Various Artists – Rise Above: 24 Black Flag Songs To Benefit The West Memphis Three (2002)
It’s fitting that this remains the last studio album Rollins has cut as a musician: he comes full circle here, applying the sum of his history, skill, and clout to getting three poor boys out of jail. The guestlist is an ecumenical jamboree spanning Lemmy and Iggy to Ice-T, Tom Araya, and Black Flag veterans Kira Roessler, Keith Morris, and Chuck Dukowski. Fair-weather fans may find their mileage varies, but these versions rate pretty high thanks to the coherence of Rollins’ production and the backing of Mother Superior, the powerful third iteration of Rollins Band.

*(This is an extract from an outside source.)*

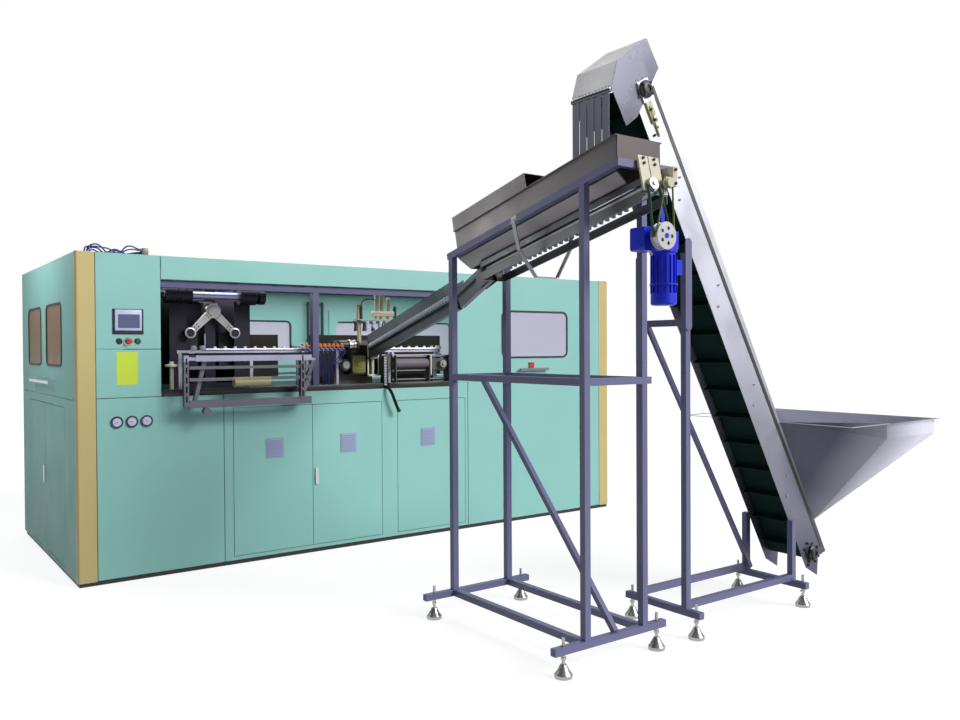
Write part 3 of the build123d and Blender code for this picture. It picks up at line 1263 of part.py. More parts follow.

Beyond a testament to the influence and durability of Black Flag’s music, this record raised the curtain on Rollins’ third act: a turn away from actually being a musician and toward a thoughtful engagement with what the responsibilities and possibilities of having been a musician might be.
Ruts DC – ‘Music Must Destroy (feat. Henry Rollins)’ from Music Must Destroy (2016)
Rollins has embraced his emeritus role, boosting new bands while working across various mediums to preserve and animate the legacy of punk. It’s a version of longevity as service. His involvement with the re-formed Ruts is case-in-point; he’s barely in this song. If he plays now, it’s for love of the game.
Music must destroy: isn’t this what Rollins’ journey bears out? Some music can break parts of you that might need to be broken – not so that you bind your wounds with nihilism, black magic, or intoxicants, but so you have the chance to regrow yourself stronger, to make room for your mind and even your heart’s abundance to increase. Don’t snicker: Henry Rollins broke many times over for that chance. The breaks were not always clean ones, he will be the first to admit, but they delivered him here, to this hard-won seventh decade whose conventions stand little chance of crossing him unprotested.